DNR to Eliminate the Remaining Fish Population at Hickory Grove Lake

Posted to The Greenprint by Erica Place

Story County Conservation (SCC) and the Iowa Department of Natural Resources (DNR) are partnering to renovate the remaining fishery in Hickory Grove Lake. The DNR will treat Hickory Grove Lake later this summer (pending workable weather conditions) with rotenone, a botanical pesticide, to eliminate the remaining fish population.

An attempt was made last fall/winter to drain and dry the lake basin to rid the lake of common carp, grass carp, and black bullhead. These injurious fish species reduce water clarity, destroy aquatic plants, and prevent the fishery from reaching its full potential.

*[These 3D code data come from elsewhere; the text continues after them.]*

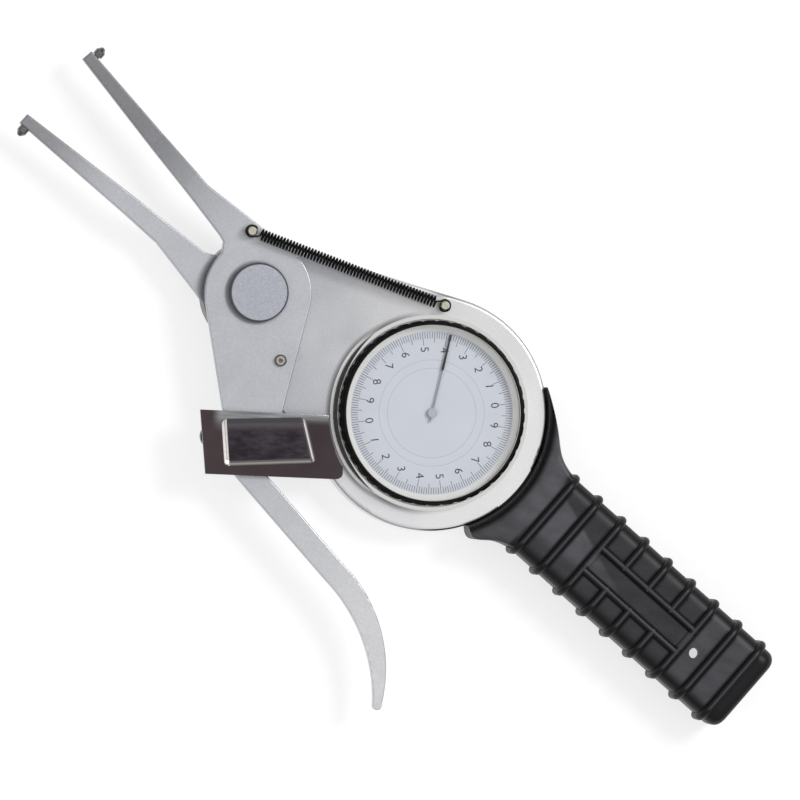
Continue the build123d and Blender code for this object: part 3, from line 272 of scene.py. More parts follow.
class Level:
    """A number or colour on its way to a shader, with the usual arithmetic."""

    def __init__(self, finish, socket):
        self.finish = finish
        self.socket = socket

    __add__ = arithmetic("ADD")
    __radd__ = arithmetic("ADD", swapped=True)
    __sub__ = arithmetic("SUBTRACT")
    __rsub__ = arithmetic("SUBTRACT", swapped=True)
    __mul__ = arithmetic("MULTIPLY")
    __rmul__ = arithmetic("MULTIPLY", swapped=True)
    __truediv__ = arithmetic("DIVIDE")
    __pow__ = arithmetic("POWER")


class Finish:
    """One procedural material, or the sky, while its nodes are added."""

    def __init__(self, name, sky=None):
        self.material = sky or bpy.data.materials.new(name)
        self.material.use_nodes = True
        self.tree = self.material.node_tree
        self.tree.nodes.clear()
        self.place = self.node("ShaderNodeTexCoord", output="Generated" if sky else "Object")
        self.x, self.y, self.z = (
            self.node("ShaderNodeSeparateXYZ", inputs={"Vector": self.place}, output=axis)
            for axis in "XYZ"
        )

    def node(self, kind, settings=None, inputs=None, output=0):
        """Add a node: first its settings, then the values or links of its sockets."""
        made = self.tree.nodes.new(kind)
        for key, value in (settings or {}).items():
            setattr(made, key, value)
        for key, value in (inputs or {}).items():
            if isinstance(value, Level):
                self.tree.links.new(value.socket, made.inputs[key])
            else:
                made.inputs[key].default_value = value
        return None if output is None else Level(self, made.outputs[output])

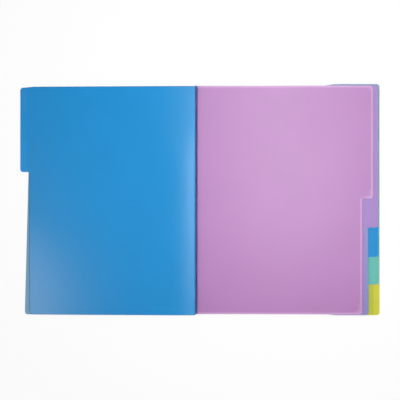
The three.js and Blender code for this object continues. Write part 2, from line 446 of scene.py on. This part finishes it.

Unfortunately, common carp were observed this spring as the lake was refilling. “The most effective method to eliminate the remaining fish population is to apply rotenone to the lake basin and tributaries,” said Ben Dodd, DNR Fisheries Management Biologist.

Rotenone is used world-wide and has been since the 1930’s.  It is a common tool that fisheries managers use for managing sport fish, improving water quality, and managing endangered species.  Rotenone is a naturally occurring compound that comes from the roots of a tropical plant in the bean family.  The DNR commonly uses the commercially available formulation, 5% Prenfish, which has been approved for fisheries management by the U.S. Environmental Protection Agency (EPA).

The EPA has concluded that the use of rotenone for fish control does not present a risk of unreasonable adverse effects to humans or the environment. The EPA certifies all pesticides based on use according to label directions, which the DNR is equipped to fulfill these obligations.

Eliminating injurious fish species is an imperative and final step to achieve water quality and fishery goals.